NICOLAS MAYER-ROSSIGNOL : « UNE RÉINDUSTRIALISATION IMPOSÉE PAR JUPITER, CELA NE MARCHERA PAS »
Dans un entretien accordé à Libération, Nicolas Mayer-Rossignol réagit aux propositions contenues dans le projet de loi “Industrie verte”.
Le maire de Rouen et président de la Métropole Rouen Normandie co-préside la commission « Transition écologique » de France urbaine. Dans un entretien accordé à Libération, il réagit aux propositions contenues dans le projet de loi “Industrie verte”, présenté en Conseil des ministres le 16 mai 2023, critiquant notamment des dispositions qui dépossèdent, selon lui, les élus locaux de leurs prérogatives.
Ce projet de loi sur les industries vertes comporte-t-il des avancées ?
Il a une ambition que l’on peut partager. Concilier écologie et économie, c’est un enjeu fondamental. Nous ne voulons pas d’une France sans usines, d’une France Disneyland. Mais encore faut-il s’en donner les moyens. A ce stade, et avant le travail parlementaire, nous avons le sentiment que ce projet de loi contient de nombreux effets d’annonce et quelques éléments inquiétants. Mieux que des slogans, nous espérons des actes. Par ailleurs, environ 70 % des emplois industriels sont dans des villes et de grandes agglomérations, nous n’avons pas attendu ce texte ni le gouvernement pour avancer sur ce sujet.
Des « procédures hypersimplifiées » sont prévues, a expliqué le chef de l’Etat la semaine dernière, avec pour objectif de réduire de moitié, à neuf mois, le délai nécessaire pour une nouvelle implantation d’usine. Est-ce souhaitable ?
C’est de l’affichage. Il est souhaitable que ces délais soient réduits mais, en réalité, ils sont souvent liés aux difficultés des administrations nationales. Les dossiers sont traités par les services déconcentrés de l’Etat, qui sont souvent à l’os. C’est cela qui prend du temps, c’est le manque de personnel qui explique ces délais. Il faudrait se donner les moyens d’accélérer les procédures. Il y a aussi un point qui nous interroge beaucoup, c’est l’article 7, qui prévoirait de donner aux préfets les moyens d’adapter les règles locales d’urbanisme votées par les élus. Cela signifie que les élus locaux seront dépossédés. C’est dangereux, et pas seulement pour des raisons politiciennes. Quand une usine veut s’implanter dans un territoire, même dans un territoire favorable à l’industrie, comme celui où je suis élu, les questions des riverains sont légitimes, sur le passage des camions ou les enjeux de risque par exemple.

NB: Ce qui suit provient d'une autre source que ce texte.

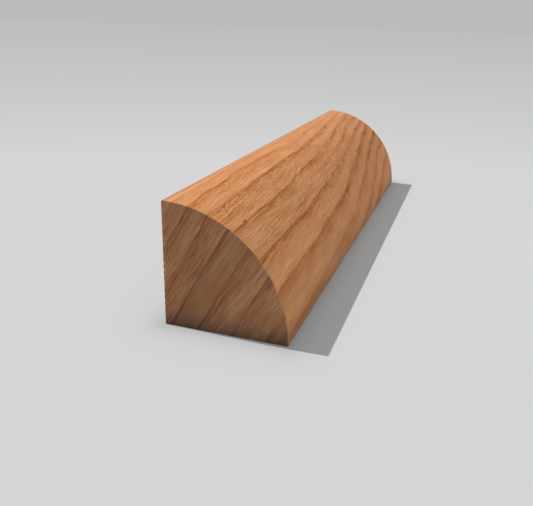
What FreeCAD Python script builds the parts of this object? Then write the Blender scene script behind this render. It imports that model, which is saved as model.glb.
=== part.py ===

Si vous dépossédez les élus locaux et que vous dites que le préfet peut imposer un projet, vous choisissez la meilleure méthode pour avoir un rejet local. Alors que la question de l’acceptabilité est majeure. Cela va encore dans le sens de court-circuiter les élus locaux, les corps intermédiaires, comme pendant la réforme des retraites. Ce n’est pas en imposant aux territoires que l’on va réindustrialiser la France.